Justin Chang, Variety: Blowing away traditional storytelling conventions with the same withering contempt that seems to motivate its characters' every interaction, "Steve Jobs" is a bravura backstage farce, a wildly creative fantasia in three acts in which every scene plays out as a real-time volley of insults and ideas - insisting, with sometimes gratingly repetitive sound and fury, that Jobs' gift for innovation was perhaps inextricable from his capacity for cruelty. Straining like mad to be the "Citizen Kane" (or at least the "Birdman") of larger-than-life techno-prophet biopics, this is a film of brash, swaggering artifice and monumental ego, a terrific actors' showcase and an incorrigibly entertaining ride that looks set to be one of the fall's early must-see attractions.
Richard Lawson, Vanity Fair: Fassbender's is a breathless, breathtaking performance, a perfect vehicle for his wiriness, his reediness, which are often ignored for his more forceful qualities. (See: the upcoming Macbeth.)
Benjamin Lee, The Guardian: There's undeniable craftsmanship here, especially in Fassbender's confident and transformative performance, but Sorkin's script fails to shout and quip its way to anything approaching dramatic vibrancy. If you spent hours queuing up for the latest iPhone, this might prove masturbatory. For everyone else, you'll remain a PC, and proudly so.
Lou Lumenick, New York Post: "Steve Jobs' pays little attention to the subject's genius. It is more interested in the filmmakers' theory that he lacked empathy because his original adoptive parents rejected him - and because Jobs' ego was so massive, he felt his sheer genius gave him the right to write checks in lieu of ever saying he was sorry. Though the latter years of Jobs' life (including his biggest triumphs) are not even mentioned, I came away with the feeling that the MAKERS of "Steve Jobs' were practically implying Jobs' early death at 56 was some kind of karmic payback. That's really harsh, and I don't think Oscar buyers are going to buy it.
Chris Nashawaty, Entertainment Weekly: I happen to be one of those folks who think there's nothing easier on the ear than a florid Sorkin walk-and-talk with its metaphorical arias and smartypants speeches. But it works better on a sitcom than in a biopic that has some responsibility of capturing reality. Maybe that's why as sharp and slick as Steve Jobs is, it ends up feeling more interested in entertainment than enlightenment.
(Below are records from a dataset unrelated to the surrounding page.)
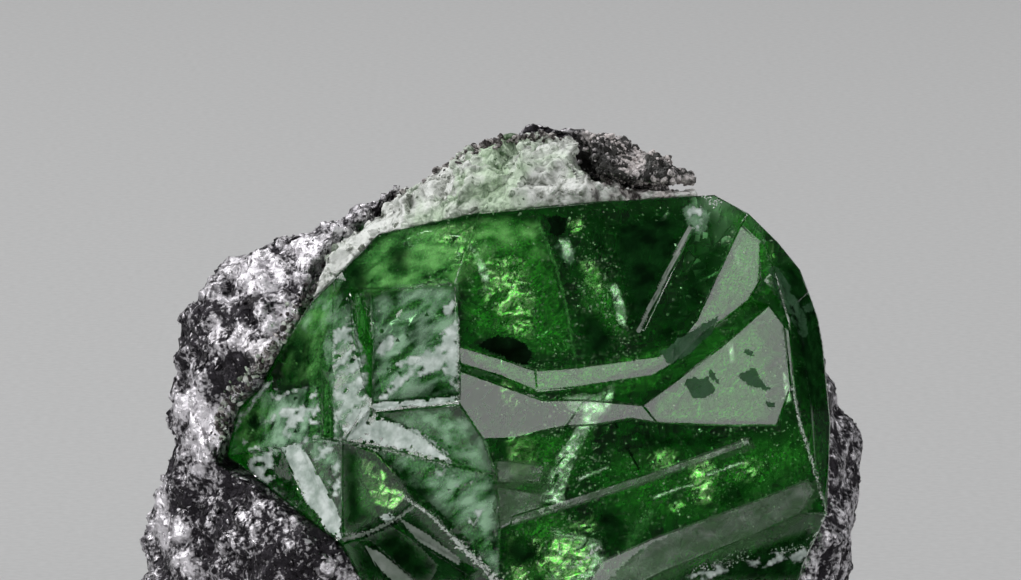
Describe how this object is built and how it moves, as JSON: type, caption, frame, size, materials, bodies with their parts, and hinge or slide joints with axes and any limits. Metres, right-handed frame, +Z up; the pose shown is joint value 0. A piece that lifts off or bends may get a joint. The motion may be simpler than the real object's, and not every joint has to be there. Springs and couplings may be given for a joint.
{
  "type": "garnet specimen in matrix",
  "caption": "Clear green garnet crystal with flat grown faces, standing in a lump of graphite rock with a pale quartz crust, resting on a flat broken base.",
  "frame": {"origin": "middle of the flat broken base that the specimen rests on", "axes": "+Z up, -Y towards the front where the garnet shows, +X to the right as seen from the front"},
  "size_m": [0.037, 0.0262, 0.0322],
  "materials": {
    "tsavorite_crystal": "clear green garnet with glossy grown faces and etched patches",
    "graphite_matrix": "dark grey flaky graphite with bright flakes",
    "quartz_rind": "pale green-grey granular quartz"
  },
  "bodies": {
    "root": {"tsavorite_crystal": "tsavorite_crystal", "graphite_matrix": "graphite_matrix", "quartz_rind": "quartz_rind"}
  },
  "joints": []
}
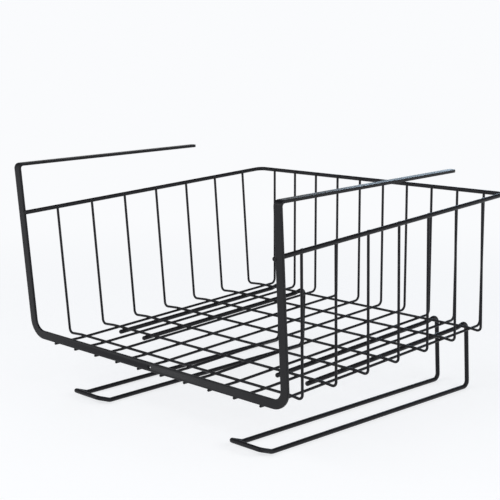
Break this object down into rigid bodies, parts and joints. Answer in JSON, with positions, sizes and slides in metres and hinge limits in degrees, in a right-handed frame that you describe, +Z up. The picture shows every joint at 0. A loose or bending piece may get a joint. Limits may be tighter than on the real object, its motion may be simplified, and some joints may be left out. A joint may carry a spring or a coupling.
{
  "type": "under-shelf wire basket",
  "caption": "Open-front wire basket with two arms that slide over a shelf board and two hairpin rails under its floor that carry flat boards or trays.",
  "frame": {"origin": "middle of the outline of the whole basket, on the surface that it stands on with its rails", "axes": "+Z up, the open front with the flat bar frame faces -Y, +X to the right as seen from the front"},
  "size_m": [0.4068, 0.3704, 0.2648],
  "materials": {
    "coated_bar": "satin black powder coat",
    "coated_wire": "satin black powder coat"
  },
  "bodies": {
    "root": {"front_frame": "coated_bar", "rim_wire": "coated_wire", "cross_wire_1": "coated_wire", "cross_wire_2": "coated_wire", "cross_wire_3": "coated_wire", "cross_wire_4": "coated_wire", "cross_wire_5": "coated_wire", "cross_wire_6": "coated_wire", "cross_wire_7": "coated_wire", "long_wire_1": "coated_wire", "long_wire_2": "coated_wire", "long_wire_3": "coated_wire", "long_wire_4": "coated_wire", "long_wire_5": "coated_wire", "long_wire_6": "coated_wire", "long_wire_7": "coated_wire", "long_wire_8": "coated_wire", "long_wire_9": "coated_wire", "long_wire_10": "coated_wire", "rail_left": "coated_wire", "rail_right": "coated_wire"}
  },
  "joints": []
}
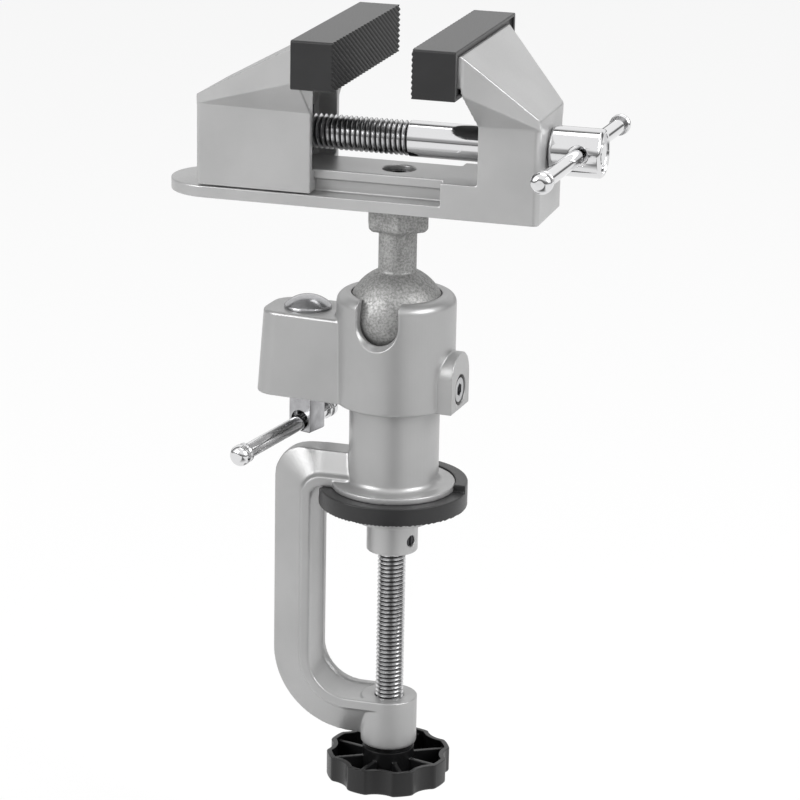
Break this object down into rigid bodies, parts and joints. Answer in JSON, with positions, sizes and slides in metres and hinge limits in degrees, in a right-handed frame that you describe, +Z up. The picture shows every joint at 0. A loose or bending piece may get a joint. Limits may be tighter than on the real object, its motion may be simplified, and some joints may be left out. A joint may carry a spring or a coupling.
{
  "type": "ball vise",
  "caption": "Jaw vise on a lockable ball joint and swivel over a screw table clamp, with padded jaws, cross-bar screw and lobed clamp knob.",
  "frame": {"origin": "centre of the table pad's underside, on the axis of the clamp screw and of the column", "axes": "+Z up along the column, -X towards the clamp frame's spine, -Y towards the notch of the swivel housing; the jaws open along X"},
  "size_m": [0.15, 0.1188, 0.2679],
  "materials": {
    "cast_paint": "satin silver paint",
    "plain_casting": "rough as cast",
    "chromed_steel": "polished",
    "plated_steel": "zinc plated",
    "dark_steel": "blackened",
    "black_rubber": "matt",
    "black_plastic": "satin"
  },
  "bodies": {
    "clamp": {"c_frame": "cast_paint", "table_pad": "black_rubber"},
    "clamp_foot": {"foot": "cast_paint", "foot_face": "black_rubber", "foot_set_screw": "dark_steel"},
    "spindle": {"clamp_screw": "chromed_steel", "knob": "black_plastic"},
    "housing": {"swivel_housing": "cast_paint", "swivel_screw": "dark_steel", "lock_bolt": "plated_steel", "lock_wedge": "plain_casting"},
    "lever_nut": {"lock_nut": "plated_steel"},
    "lever": {"lock_bar": "chromed_steel", "lock_bar_caps": "chromed_steel"},
    "ball": {"ball_stem": "plain_casting", "stem_screw": "dark_steel"},
    "vise": {"vise_body": "cast_paint", "fixed_jaw_cap": "black_rubber"},
    "slider": {"moving_jaw": "cast_paint", "moving_jaw_cap": "black_rubber", "jaw_nut": "plated_steel"},
    "jaw_drive": {"jaw_screw": "chromed_steel", "screw_clip": "dark_steel"},
    "handle": {"tommy_bar": "chromed_steel", "tommy_caps": "chromed_steel"}
  },
  "joints": [
    {"name": "foot_travel", "type": "slide", "parent": "clamp", "child": "clamp_foot", "axis": [0, 0, 1], "range_m": [-0.052, 0.0012]},
    {"name": "spindle_turn", "type": "hinge", "parent": "clamp_foot", "child": "spindle", "pos_m": [0, 0, -0.05], "axis": [0, 0, 1], "range_deg": [-12490, 295]},
    {"name": "head_swivel", "type": "hinge", "parent": "clamp", "child": "housing", "pos_m": [0, 0, 0.05], "axis": [0, 0, 1], "continuous": true},
    {"name": "lock_turn", "type": "hinge", "parent": "housing", "child": "lever_nut", "pos_m": [-0.03222, 0.00225, 0.03], "axis": [0, 0, 1], "range_deg": [-55, 45]},
    {"name": "lever_slide", "type": "slide", "parent": "lever_nut", "child": "lever", "axis": [0.2995, 0.9499, 0.0889], "range_m": [-0.0045, 0.03]},
    {"name": "ball_tilt", "type": "hinge", "parent": "housing", "child": "ball", "pos_m": [0, 0, 0.0677], "axis": [0.9976, -0.0698, 0], "range_deg": [-35, 90]},
    {"name": "head_spin", "type": "hinge", "parent": "ball", "child": "vise", "pos_m": [0, 0, 0.1063], "axis": [0, 0, 1], "continuous": true},
    {"name": "jaw_slide", "type": "slide", "parent": "vise", "child": "slider", "axis": [1, 0, 0], "range_m": [-0.024, 0.0257]},
    {"name": "jaw_screw_turn", "type": "hinge", "parent": "vise", "child": "jaw_drive", "pos_m": [0, 0, 0.1289], "axis": [1, 0, 0], "range_deg": [-5300, 4950]},
    {"name": "handle_slide", "type": "slide", "parent": "jaw_drive", "child": "handle", "axis": [0, 0.9992, -0.0401], "range_m": [-0.045, 0.045]}
  ],
  "couplings": [
    {"joint": "spindle_turn", "follows": "foot_travel", "rad_per_m": 4188.8},
    {"joint": "jaw_screw_turn", "follows": "jaw_slide", "rad_per_m": -3590.4}
  ]
}
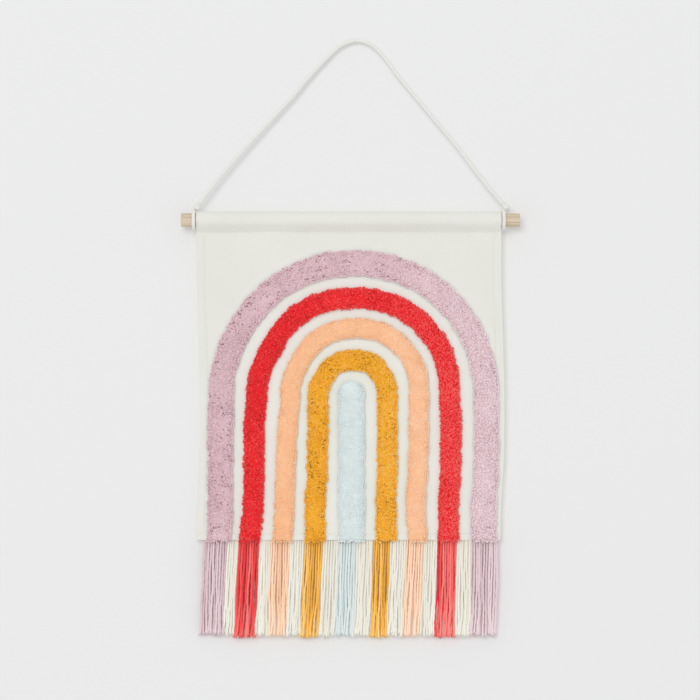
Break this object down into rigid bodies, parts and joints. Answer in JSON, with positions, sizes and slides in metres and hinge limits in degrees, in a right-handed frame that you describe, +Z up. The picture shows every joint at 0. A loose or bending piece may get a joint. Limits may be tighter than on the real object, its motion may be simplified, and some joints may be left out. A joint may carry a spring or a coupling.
{
  "type": "wall tapestry on wooden dowel",
  "caption": "Off-white canvas wall hanging with a tufted rainbow in soft pile and a coloured yarn fringe, on a wooden dowel that hangs by a white cord.",
  "frame": {"origin": "the point of the wall nail that carries the cord, under the cord's highest point", "axes": "+Z up, +X to the viewer's right along the dowel, +Y into the wall; the rainbow faces -Y"},
  "size_m": [0.44, 0.029, 0.7802],
  "materials": {
    "wood": "bare pale wood, lightly sanded",
    "canvas": "matt plain-weave canvas",
    "cord": "matt twisted cotton",
    "lilac_yarn": "soft matt yarn",
    "red_yarn": "soft matt yarn",
    "peach_yarn": "soft matt yarn",
    "mustard_yarn": "soft matt yarn",
    "blue_yarn": "soft matt yarn",
    "white_yarn": "soft matt yarn"
  },
  "bodies": {
    "root": {"dowel": "wood", "banner": "canvas", "pile_lilac": "lilac_yarn", "pile_red": "red_yarn", "pile_peach": "peach_yarn", "pile_mustard": "mustard_yarn", "pile_blue": "blue_yarn", "fringe_01_lilac": "lilac_yarn", "fringe_02_white": "white_yarn", "fringe_03_red": "red_yarn", "fringe_04_white": "white_yarn", "fringe_05_peach": "peach_yarn", "fringe_06_white": "white_yarn", "fringe_07_mustard": "mustard_yarn", "fringe_08_white": "white_yarn", "fringe_09_blue": "blue_yarn", "fringe_10_white": "white_yarn", "fringe_11_mustard": "mustard_yarn", "fringe_12_white": "white_yarn", "fringe_13_peach": "peach_yarn", "fringe_14_white": "white_yarn", "fringe_15_red": "red_yarn", "fringe_16_white": "white_yarn", "fringe_17_lilac": "lilac_yarn", "hanging_cord": "cord", "cord_tie_left": "cord", "cord_tie_right": "cord"}
  },
  "joints": []
}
Brian Truitt, USA Today: Steve Jobs is a fascinating study of a man, explaining who he was but never making a judgment about who he is. The movie lets audiences compute that for themselves.
Kwame Opam, The Verge: Steve Jobs never argues that Jobs was anything less than a great man. As a matter of fact, Sorkin's love of great flawed men may shine through too well here, since it's never that difficult to root for Jobs even at his worst. But the movie holds human connection in higher regard than technological progress, and for all the time Jobs spends trying to lead through art, design, and the revolutions he helped spearhead, he seldom looks behind to connect with the people he leads.
Christy Lemire, Roger Ebert: Thanks to Boyle's typically kinetic direction, "Steve Jobs" is certainly never boring. It rarely takes a breath and is crammed with high-tech jargon, but it never feels bogged down. Corridors come to life with imagery. Moments from the past crosscut seamlessly and inform the present, often with overlapping dialogue. And the glare of the lights and thunder of the crowds can be so all encompassing, they make you feel like you were there, too: on the precipice of the future.